Si riparte con buoni propositi, panza piena etc etc, ma alla prima stradella si torna a mangiare fango e ignoranza. Ci attende la lunga salita della chiesetta, più cammini meno fatichi, le gambe stringono la moto, peso dietro e anteriore leggero che spiana più sassi possibili. Certo, le sospensioni fanno quello che possono, bisogna sempre crederci, avere fiducia. Ogni tanto pare che esplodano bombe sotto la ruota, ma è tutto normale. Quando capisci che nell’enduro non c’è nulla di definito ed è tutto un imprevisto il quadro si fa più limpido. Almeno finchè non torniamo a quota neve, argggg, ci sono passate le jeeps ed hanno compattato il fondo ghiacciato, ergo zero trazione. Poco male, si cerca neve fresca ai lati o al centro e si sale chiudendo ogni curva con ampie derapate sotto coppia, goduria.

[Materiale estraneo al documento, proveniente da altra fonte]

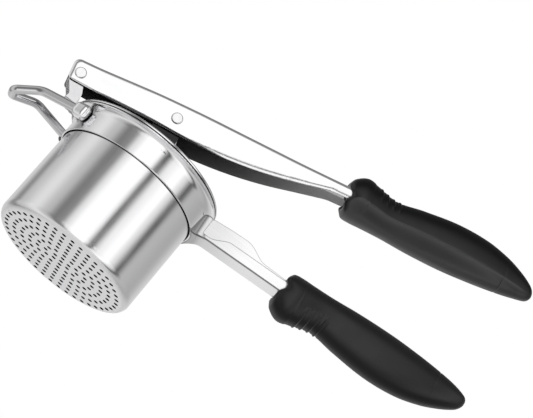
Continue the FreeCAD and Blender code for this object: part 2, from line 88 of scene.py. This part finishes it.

C’è una sottile linea di demarcazione tra avere il controllo e pensare di averlo, ma riuscire a rimanere su quella linea è un’altra magia.

A questo punto le ombre iniziano ad allungarsi, siamo a quota neve e dobbiamo scendere in fretta, solitamente quelle che sembrano scorciatoie non lo sono ma dato che non impariamo mai ci lanciamo (letteralmente) in una mulattiera che scende ripida e tortuosa nel bosco. Praticamente è un single track innevato, ed oggi praticamente è una pista da bob. Tanto sono ripide e strette le curve che si curva solo pestando il pedale freno o facendo tutte le sponde di traverso, non c’è storia, tornano 20 minuti di magia, impegno massimo, in un silenzio surreale dato dalle moto spente che scendono a folle tra alberi innevati, rocce, e tronchi buttati giù dal vento e dalla neve. Usciamo dalla quota neve, ma entriamo in quella del ghiaccio, poco male, almeno ci siamo scaldati nella discesa. Scorgiamo le colline fuori dal bosco, in lontananza il mare, mi giro e dietro la neve, spettacolo.

Ci salutiamo, sporchi, stanchi, provati, ma alla fine rimarrà il ricordo di un’altra giornata epica trascorsa in sella alle nostre moto.

Ecco come è trascorsa questa domenica 26 novembre 2023 per me.